What's in a Name

Given that Dermot Mulroney plays an aspiring country songwriter in Peter Bogdanovich's upcoming film The Thing Called Love, I attempt to score some points with the actor by offering to teach him the Achy Breaky dance, a diverting morsel of boot-scootin' footwork I picked up at a local country bar.

"Achy Breaky on the set of The Thing Called Love is not to be mentioned, referred to or discussed," proclaims the 29-year-old Mulroney, who, in jeans and flannel shirt, looks less like a Dermot than, say, a Clint, Garth or, dare I suggest, Billy Ray.

"Where did this dictum come from?" I ask.

"Me," the actor says proudly. "I've never heard the song and I want it to stay that way. It's prohibited. So is the word 'cute.' 'Swell' is what we're saying instead."

With the "you-know-what" dance out of the question, I decide to ask Mulroney, who numbers Young Guns, Longtime Companion and Bright Angel among his most "swell" screen offerings, how long he's been passionate about country music. "From my early childhood," he says. "My brother's an actor--his name is Kieran. To the rest of your kindergarten class, that sounds like 'Karen,' so my dad brought home a Johnny Cash album that had the song 'A Boy Named Sue' on it and our lives were changed at that moment."

It was around this time that Mulroney first picked up the cello, an instrument he continues to play, along with the mandolin and the guitar.

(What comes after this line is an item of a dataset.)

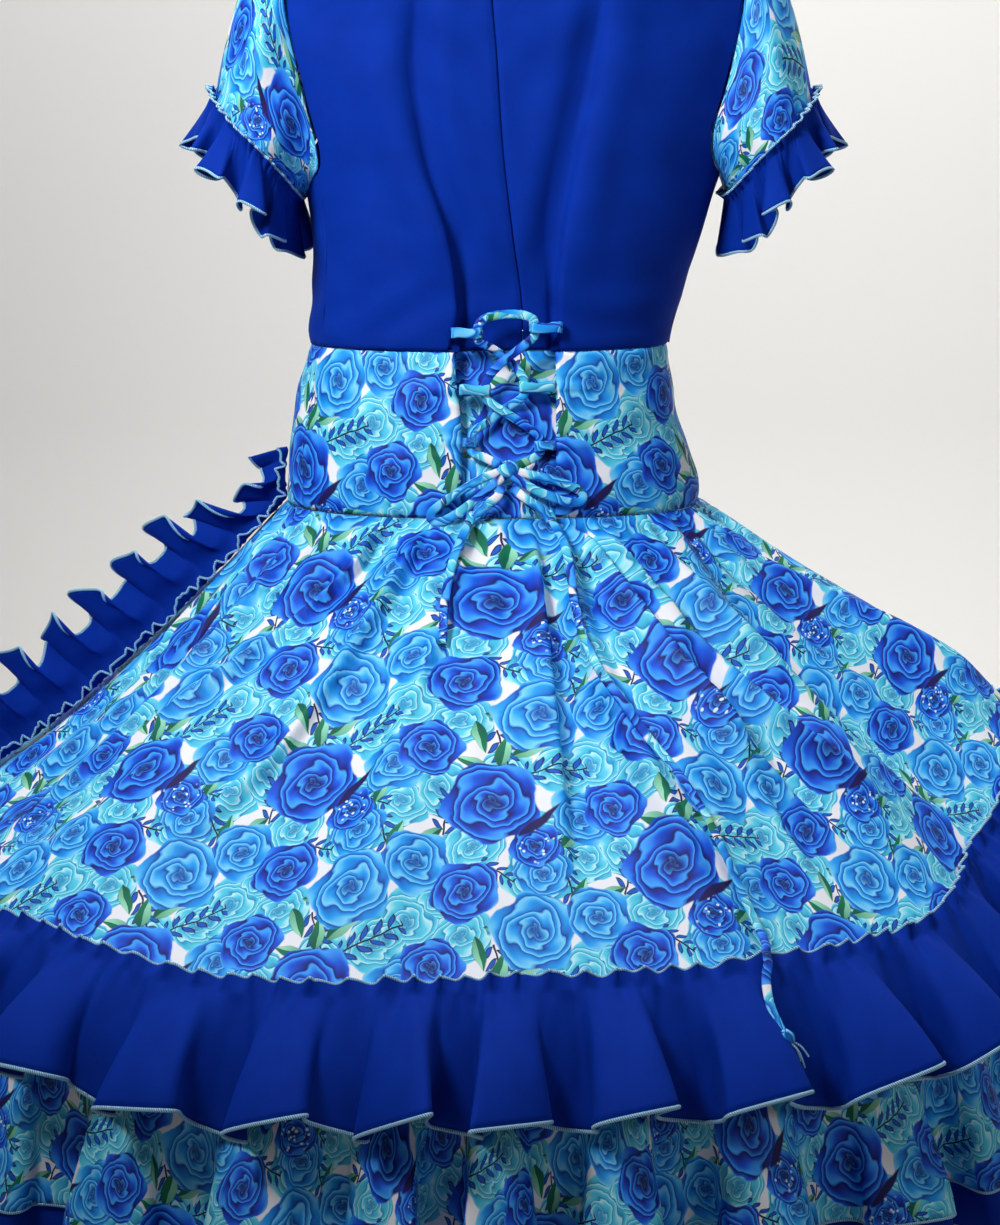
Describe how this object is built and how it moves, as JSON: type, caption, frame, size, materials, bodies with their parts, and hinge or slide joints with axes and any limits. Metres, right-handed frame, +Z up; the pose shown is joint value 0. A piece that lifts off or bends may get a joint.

His musical background came in handy on The Thing Called Love--Dermot, like his co-stars River Phoenix and Samantha Mathis, has to sing two songs in the film. "I've been working on how to sing one of the songs badly and one of the songs well," he explains, whipping out a demo tape. Seems his character can't get a handle on genuine country singing until he's dealt a good old-fashioned dose of heartbreak by Samantha Mathis's character. So the lousy song is pre-heartbreak, and the good one is post. The problem is, Dermot sounds just fine on the demo tape in both songs. If he didn't, I suggest, he could simply lie and say he's Dylan McDermott. "Is it just me," I ask, "or do other people get you two confused?"

"Yeah," laments the actor. "It's the 'Dermot.' It must be."

"If we scrambled the letters and bought a few vowels, you'd be him," I suggest.

"I'd have to buy an A, a C, a D and a T," figures Mulroney. "We've had a couple of laughs about it. I've used him at his expense time and time again, and I would hope that he's done the same with me. One day we'll work together, and then it'll be real havoc."